The Ghost Hydra in Scholozar comes to mind, Hunters that were around to grab one when it was labeled as a tamable Crocolisk were allowed to keep theirs after a fix was implemented. Had Worgen not been planned as a playable race, I'm sure they would have allowed Hunters to keep their Worgen pets from Howling Fjord as well. They gave a weak excuse about "not liking the idea of humanoids as pets" (even though Azerothian raptors have long been known to be highly intelligent, to the point of communal organization), but the Worgen reveal at Blizzcon a few months later told us the real reason.
The issue comes with items like Martin's Fury that create a game-breaking scenario or provide the player a significant advantage in some way. The Legendary necklace was amazingly itemized, but still nothing more than a "really good" item. By the time Tier 2 or Tier 3 came along, there would be other items on par with it and the advantage would be gone. 1 item in a low priority slot given to 1 player in 1 guild was not going to upset the balance of world-first progression or put them on EZ mode.
ninjivitis May 24th 2011 10:14PM
@Revyan
"Had Worgen not been planned as a playable race, I'm sure they would have allowed Hunters to keep their Worgen pets from Howling Fjord as well. "
I doubt that's true. In order to get that worgen pet you had to exploit a glitch and Blizzard has always cracked down on glitch exploitation.
Al May 25th 2011 2:29AM
Perfect timing to tame during the Worgen phase was a glitch?
kingoomieiii May 25th 2011 10:15AM
It was a bug that it was ever allowed to happen. It's beyond me why taming beasts doesn't revert the pet to the default state of the original mob when it's next summoned. After the Worgen thing, why on earth does flaming boar still work?
The Dewd May 25th 2011 11:08AM
Don't forget the funky ghost wolf taming back in BC that required aspect-dancing and using a caster meta to proc enough haste.
Revynn May 24th 2011 7:24PM
- " . . .pants off of Ragnaros excepted."
I see what you did there.
Iirdan May 24th 2011 7:25PM
I always read the name as "Shard of the Talisman of Binding"; Talisman of Binding Shard doesn't make a whole lot of sense unless you read it that way.
With that in mind, I'm fairly certain that your assertion that the item was initially part of the Thunderfury chain is accurate. Talisman of Binding sounds very similar to the final "Bindings of the Windseeker".
hellvector May 24th 2011 7:34PM
You'll notice that the spell effect looks almost exactly like the swirling lightning between the two blades on Thunderfury.
Shirubia May 24th 2011 7:34PM
I think this was the ''bindings of the windseeker'' beta version too, and that probably with another ''binding shard'' from Garr might have unlocked thunderfury.

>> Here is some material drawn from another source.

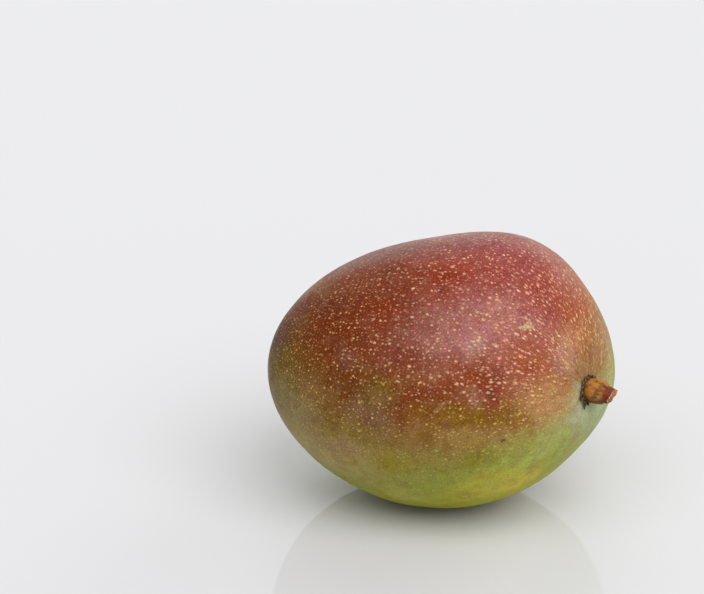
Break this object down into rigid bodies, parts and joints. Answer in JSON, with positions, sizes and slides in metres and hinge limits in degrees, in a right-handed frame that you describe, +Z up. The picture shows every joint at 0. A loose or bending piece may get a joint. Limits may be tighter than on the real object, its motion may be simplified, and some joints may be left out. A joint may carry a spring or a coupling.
{
  "type": "mango",
  "caption": "Whole round-shouldered mango lying on its side on a small flat spot, with a short cut stem and dried calyx.",
  "frame": {"origin": "on the surface that the fruit rests on, under the middle of the whole part's box", "axes": "+X along the fruit's length to the stem end, +Z up, Y across"},
  "size_m": [0.12, 0.099, 0.0914],
  "materials": {
    "skin": "smooth waxy fruit skin, satin, crimson blush over olive and yellow-green, with pale dots",
    "stem": "dry matt woody stem, tan knuckle and red-brown neck",
    "calyx": "dried matt scales, nearly black brown"
  },
  "bodies": {
    "root": {"fruit": "skin", "stem": "stem", "calyx": "calyx"}
  },
  "joints": []
}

Oh well, it really was an amazing necklace, and aside the fact it's not a weapon, that this has better stats than the same thunderfury O.o
Durenas May 24th 2011 7:43PM
It's a talisman, made of a shard of a spell of binding. The Talisman of the Binding Shard.
meth May 24th 2011 8:22PM
Very nice read. I absolutely love the WoW history as it brings back a lot of memories of how the game excited me back then, being my first MMO. Looking forward to future columns that focus on historical happenings outside of patches.
Please cover Indalamar warrior kill speed video which lead to massive changes to the Warrior class shortly before the release (if I remember that correctly). Nurfed was also very active in the early days of world PvP, roaming their server with a group competing against various others ( http://video.google.com/videoplay?docid=-7307314717274050028# ). The Nurfed UI was also very popular back then. So all in all a very influential and successful guild.
Strawder May 24th 2011 8:57PM
Speaking of things that never appeared or were found in-game, does the Archivist have any information on the quests in Vanilla WoW that Blizzard said no one ever found?
Has any information about those come out since Cataclysm was developed, and nearly all the old quests from Vanilla were scrapped?
Michael Sacco May 24th 2011 9:20PM
There are no undiscovered quests.
Little Shattered May 24th 2011 9:46PM
Blizzard had stated a few years ago that there was one (and only one) quest that had never been found. I never heard any announcement saying that someone had finally found it.
Schadenfreude May 24th 2011 11:13PM
I remember hearing this as well, a GM (?) claimed that four (IIRC) quests had never been discovered.
Amaxe May 24th 2011 11:33PM
"There are no undiscovered quests."
... or at least none that we've found ;-)
/duck
Michael Sacco May 25th 2011 1:50AM
I can speak definitively on this one because I was the GM that everyone mistakenly quoted. :)
Someone asked me if there were any undiscovered quests and I made a little trivia thread out of it with four questions. People read the questions and assumed they had something to do with "lost" quests. They didn't.
Quest information is stored in files that are easily accessible in builds of the game client. That's how Wowhead and MMO-C (and we) datamine that kind of info. Any and all quests are stored that way. If there were any quests no one had found yet, they would have to not even be contained in the game files with the rest of the quests, which, as you know, is pretty much impossible!
Amaxe May 24th 2011 11:37PM
Wasn't the item actually the first and only "artifact" rank item to be dropped (originally a red tool tip)?
Or am I confusing this with something else?
Izzy May 25th 2011 3:37AM
Close - they were supposed to be red text (Eyonix Blue ~2007) but it was changed to pale gold (the same heirlooms use), tool tips were normal. None were ever truly implemented; especially none with red text. There are a few "GM" items you can see if you look around, like Martin Fury, which there was a big ole debacle over - that are technically Artifact level. The War-Glaives were originally Artifact level, when they were GM only.